The rule book includes several scenarios so players can set up a game right away. The scenarios are:

  • The Battle of Venzone, 11 april 1809
  • The Struggle for the Pratzen Heights, 2 December 1805
  • The Final Push at La Haie Sainte, 18 June 1815

In addition, Lasalle includes a section called The Army Builder. Lasalle breaks the sweep of the Napoleonic Wars down into five theaters. A player may then choose an army from that time/theater. The army choices are not based upon “points.” Instead they help you choose typical armies for the times. Special rules help balance the various armies. Guards armies, for example, must win decisively. A marginal victory is actually a loss.

To design an army a player first chooses a nationality and theater. For example, the British player may choose a Peninsular Army (1808-13) or Hundred Days (1815). For the Peninsula he may choose an infantry division, a light division or a Guards division. He may then make his support choices. Players will need to agree in advance how many support options each may choose. For a small game each player should probably have just one support choice.

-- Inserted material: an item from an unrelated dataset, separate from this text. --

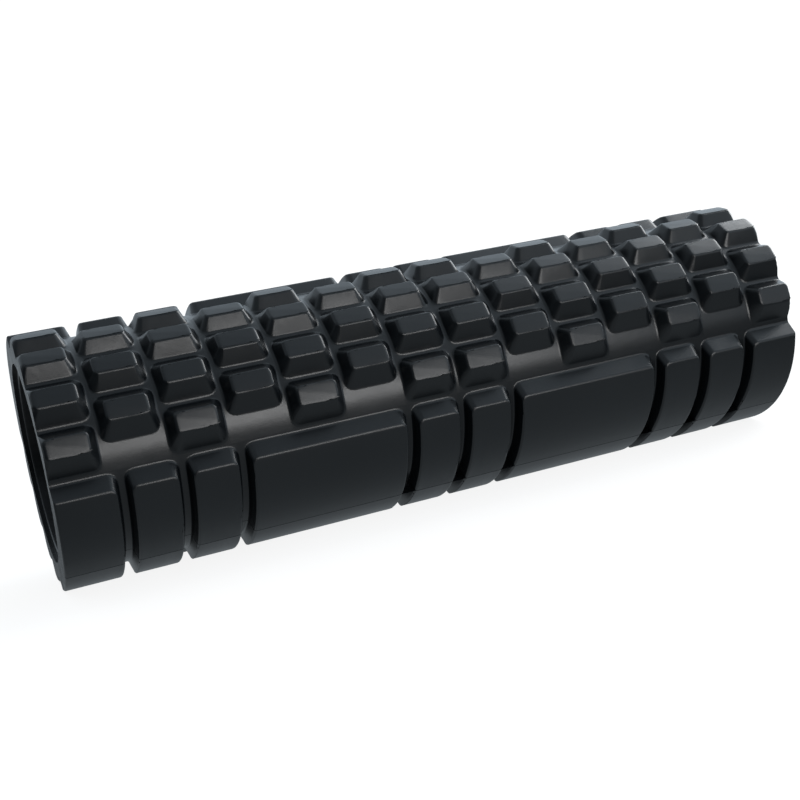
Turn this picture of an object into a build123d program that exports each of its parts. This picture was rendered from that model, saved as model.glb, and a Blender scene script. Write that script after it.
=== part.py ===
"""Textured foam roller: a rigid core tube wrapped in a moulded EVA foam mat.

Frame: the roller lies on the ground with its axis along X, +Z up and the origin
at the centre of its length, on the axis. Lengths are in millimetres and angles
in degrees. Angles round the roller start at the front, -Y, and grow upwards.
"""

from build123d import *
import os
from math import cos, radians, sin, tan

# Overall size
LENGTH = 450.0
OUTER_DIAMETER = 140.0
END_ROUNDING = 2.5

# Core tube, a 110 x 4 mm pipe cut a little shorter than the foam
CORE_DIAMETER = 110.0
CORE_WALL = 4.0
CORE_RECESS = 1.5
CORE_CHAMFER = 0.6

# Glue: a film between core and mat, and the line that closes the mat's butt joint
FILM_THICKNESS = 0.2
SEAM_WIDTH = 0.4
SEAM_ANGLE = -53.0

# Moulded pattern: two zones of blocks and, between them, two zones of long pads
ZONES = 2
ZONE_CENTRE = 44.0
TEXTURE_DEPTH = 7.5
RINGS = 14

# Blocks: crest sizes, the slope of their walls, and the pitch of rings and rows
RING_PITCH = 32.9
ROW_PITCH = 22.0
BLOCK_LENGTH = 22.2
BLOCK_ARC = 8.6
BLOCK_END_DRAFT = 21.0
BLOCK_SIDE_DRAFT = 33.0
BLOCK_CORNER = 1.2
BLOCK_FOOT_CORNER = 4.5
ROWS_IN_WIDE_RING = 4
WIDE_RINGS = (1, 3, 5, 7, 8, 10, 12, 14)

# Long pads: ring grooves between them, and the valley that parts them from the blocks
PAD_PITCH = 31.8
PAD_GROOVE = 7.6
PAD_GROOVE_DRAFT = 12.0
PAD_EDGE_ARC = 5.5
VALLEY_ARC = 17.4
WIDE_PADS = (4, 7)
RINGS_IN_WIDE_PAD = 3

# Sizes that follow
outer_radius = OUTER_DIAMETER / 2
core_radius = CORE_DIAMETER / 2
bore_radius = core_radius - CORE_WALL
core_length = LENGTH - 2 * CORE_RECESS
mat_inner_radius = core_radius + FILM_THICKNESS
floor_radius = outer_radius - TEXTURE_DEPTH
zone_spacing = 360 / ZONES
last_row_edge = (ROWS_IN_WIDE_RING - 1) / 2 * ROW_PITCH + BLOCK_ARC / 2
pad_half_arc = zone_spacing / 2 - last_row_edge - VALLEY_ARC
root_depth = 1.5
spare = 1.0


def on_circle(radius, angle):
    """Point of the YZ section at a radius and an angle from the front."""
    return (-radius * cos(radians(angle)), radius * sin(radians(angle)))


def ring_centre(ring):
    """Place along X of the middle of a block ring, counted from 1."""
    return (ring - (RINGS + 1) / 2) * RING_PITCH


def row_angles(ring):
    """Angles of a ring's blocks from the middle of their zone."""
    rows = ROWS_IN_WIDE_RING if ring in WIDE_RINGS else ROWS_IN_WIDE_RING - 1
    return [(row - (rows - 1) / 2) * ROW_PITCH for row in range(rows)]


def groove_places():
    """Places along X of the ring grooves between the long pads."""
    places = []
    edge = -RINGS / 2
    pads = RINGS - len(WIDE_PADS) * (RINGS_IN_WIDE_PAD - 1)
    for pad in range(1, pads):
        edge += RINGS_IN_WIDE_PAD if pad in WIDE_PADS else 1
        places.append(edge * PAD_PITCH)
    return places


def block_section(height):
    """Length, width and corner radius of a block's section at a height above the axis."""
    crest = outer_radius * cos(radians(BLOCK_ARC / 2))
    drop = crest - height
    length = BLOCK_LENGTH + 2 * drop * tan(radians(BLOCK_END_DRAFT))
    width = 2 * outer_radius * sin(radians(BLOCK_ARC / 2)) + 2 * drop * tan(radians(BLOCK_SIDE_DRAFT))
    corner = BLOCK_CORNER + (BLOCK_FOOT_CORNER - BLOCK_CORNER) * drop / TEXTURE_DEPTH
    return length, width, corner


# Core tube: a plain pipe with its four rims broken by a small chamfer
with BuildPart() as core_tube:
    with BuildSketch(Plane.YZ.offset(-core_length / 2)):
        Circle(core_radius)
        Circle(bore_radius, mode=Mode.SUBTRACT)
    extrude(amount=core_length)
    chamfer(core_tube.edges().filter_by(GeomType.CIRCLE), length=CORE_CHAMFER)
core_tube.part.label = "core_tube"

# Glue film between the core and the mat
with BuildPart() as core_bond:
    with BuildSketch(Plane.YZ.offset(-core_length / 2 + CORE_CHAMFER)):
        Circle(mat_inner_radius)
        Circle(core_radius, mode=Mode.SUBTRACT)
    extrude(amount=core_length - 2 * CORE_CHAMFER)
core_bond.part.label = "core_bond"

# One block, standing on top of the roller in the middle of its length
with BuildPart() as block:
    for height in (floor_radius - root_depth, outer_radius + spare):
        length, width, corner = block_section(height)
        with BuildSketch(Plane.XY.offset(height)):
            RectangleRounded(length, width, corner)
    loft(ruled=True)

# Long pads of one zone, drawn with the zone's middle at the front
with BuildPart() as pad_zone:
    foot_half_arc = pad_half_arc + PAD_EDGE_ARC
    top_radius = outer_radius + spare
    with BuildSketch(Plane.YZ.offset(-LENGTH / 2)):
        with BuildLine():
            crest = ThreePointArc(
                on_circle(top_radius, -pad_half_arc),
                on_circle(top_radius, 0),
                on_circle(top_radius, pad_half_arc),
            )
            foot = ThreePointArc(
                on_circle(floor_radius - root_depth, -foot_half_arc),
                on_circle(floor_radius - root_depth, 0),
                on_circle(floor_radius - root_depth, foot_half_arc),
            )
            Line(crest @ 0, foot @ 0)
            Line(crest @ 1, foot @ 1)
        make_face()
    extrude(amount=LENGTH)
    with BuildSketch(Plane.XZ):
        half_floor = PAD_GROOVE / 2 - TEXTURE_DEPTH * tan(radians(PAD_GROOVE_DRAFT))
        half_mouth = PAD_GROOVE / 2 + spare * tan(radians(PAD_GROOVE_DRAFT))
        with Locations(*[(place, 0) for place in groove_places()]):
            Polygon(
                (-half_floor, floor_radius),
                (half_floor, floor_radius),
                (half_mouth, outer_radius + spare),
                (-half_mouth, outer_radius + spare),
                align=None,
            )
    revolve(axis=Axis.X, mode=Mode.SUBTRACT)

# Outline that trims the crests to the outer diameter and rounds the two rims
with BuildPart() as envelope:
    with BuildSketch(Plane.YZ.offset(-LENGTH / 2)):
        Circle(outer_radius)
    extrude(amount=LENGTH)
    fillet(envelope.edges().filter_by(GeomType.CIRCLE), radius=END_ROUNDING)

# The mat in one piece, before it is slit
zone_angles = [ZONE_CENTRE + zone * zone_spacing for zone in range(ZONES)]
block_places = [
    Location((ring_centre(ring), 0, 0), (90 - (zone_angle + row_angle), 0, 0))
    for zone_angle in zone_angles
    for ring in range(1, RINGS + 1)
    for row_angle in row_angles(ring)
]
pad_places = [Location((0, 0, 0), (zone_spacing / 2 - angle, 0, 0)) for angle in zone_angles]
with BuildPart() as mat:
    with BuildSketch(Plane.YZ.offset(-LENGTH / 2)):
        Circle(floor_radius)
    extrude(amount=LENGTH)
    with Locations(*pad_places):
        add(pad_zone.part)
    with Locations(*block_places):
        add(block.part)
    add(envelope.part, mode=Mode.INTERSECT)
    with BuildSketch(Plane.YZ.offset(-LENGTH / 2)):
        Circle(mat_inner_radius)
    extrude(amount=LENGTH, mode=Mode.SUBTRACT)

# Slit where the two edges of the mat meet, from the core to past the crest
with BuildPart() as slit:
    with BuildSketch(Plane.YZ.offset(-LENGTH / 2)):
        with Locations(on_circle(outer_radius, SEAM_ANGLE)):
            Rectangle(OUTER_DIAMETER / 2, SEAM_WIDTH, rotation=180 - SEAM_ANGLE)
    extrude(amount=LENGTH)

# Foam mat, wrapped round the core with its edges butted at the slit
with BuildPart() as foam_sleeve:
    add(mat.part)
    add(slit.part, mode=Mode.SUBTRACT)
foam_sleeve.part.label = "foam_sleeve"

# Glue line that fills the slit and follows the pads and grooves it crosses
with BuildPart() as seam_bond:
    add(mat.part)
    add(slit.part, mode=Mode.INTERSECT)
seam_bond.part.label = "seam_bond"

os.makedirs("parts", exist_ok=True)
for piece in (core_tube, core_bond, foam_sleeve, seam_bond):
    export_step(piece.part, f"parts/{piece.part.label}.step")
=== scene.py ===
"""Textured foam roller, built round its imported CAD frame.

The moulded foam mat is modelled flat, the way it leaves its mould, then cut to size and rolled up
round the core. In the flat mat X runs along the roller, Z is the way round it, measured on the
moulded floor, and -Y points out of the pattern.
"""

from math import cos, pi, radians, sin, sqrt, tan

import bmesh
import bpy
from bpy.props import FloatProperty, FloatVectorProperty, PointerProperty
from mathutils import Matrix, Vector


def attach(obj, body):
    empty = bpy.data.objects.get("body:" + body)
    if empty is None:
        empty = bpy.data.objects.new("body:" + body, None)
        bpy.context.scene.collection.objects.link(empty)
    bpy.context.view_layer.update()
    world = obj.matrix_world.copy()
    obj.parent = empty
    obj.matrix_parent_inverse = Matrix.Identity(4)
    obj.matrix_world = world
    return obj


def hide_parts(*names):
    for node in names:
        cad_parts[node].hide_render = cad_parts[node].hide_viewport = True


bl_info = {
    "name": "Foam Roller",
    "version": (1, 0, 0),
    "blender": (4, 5, 0),
    "location": "3D View > Sidebar > Foam Roller",
    "description": "Models a textured EVA foam roller on a plastic core",
    "category": "Object",
}

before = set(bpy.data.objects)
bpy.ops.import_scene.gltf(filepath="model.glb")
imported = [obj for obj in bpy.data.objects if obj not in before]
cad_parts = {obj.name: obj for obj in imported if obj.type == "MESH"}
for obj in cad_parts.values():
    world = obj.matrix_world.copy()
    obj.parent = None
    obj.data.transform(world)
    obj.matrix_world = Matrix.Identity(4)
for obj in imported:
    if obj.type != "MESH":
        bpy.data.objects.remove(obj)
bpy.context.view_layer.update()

MM = 0.001
MERGE = 0.01 * MM
STEP = 1 * MM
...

The author Sam Mustafa claims this is the best looking rule book out there. And it might be hard to contradict him. This book is gorgeous. More important, the rules are loaded with copious examples and illustrations, and the writing is completely transparent.


I played the game in a teaching scenario at Historicon 2009. I thought it played very smoothly. I learned a critical lesson in traffic management when my guns deployed, leaving no room for one of my infantry units to get into line! I really enjoyed the game, and once I get an Austrian army painted, look forward to running some games of Lasalle myself!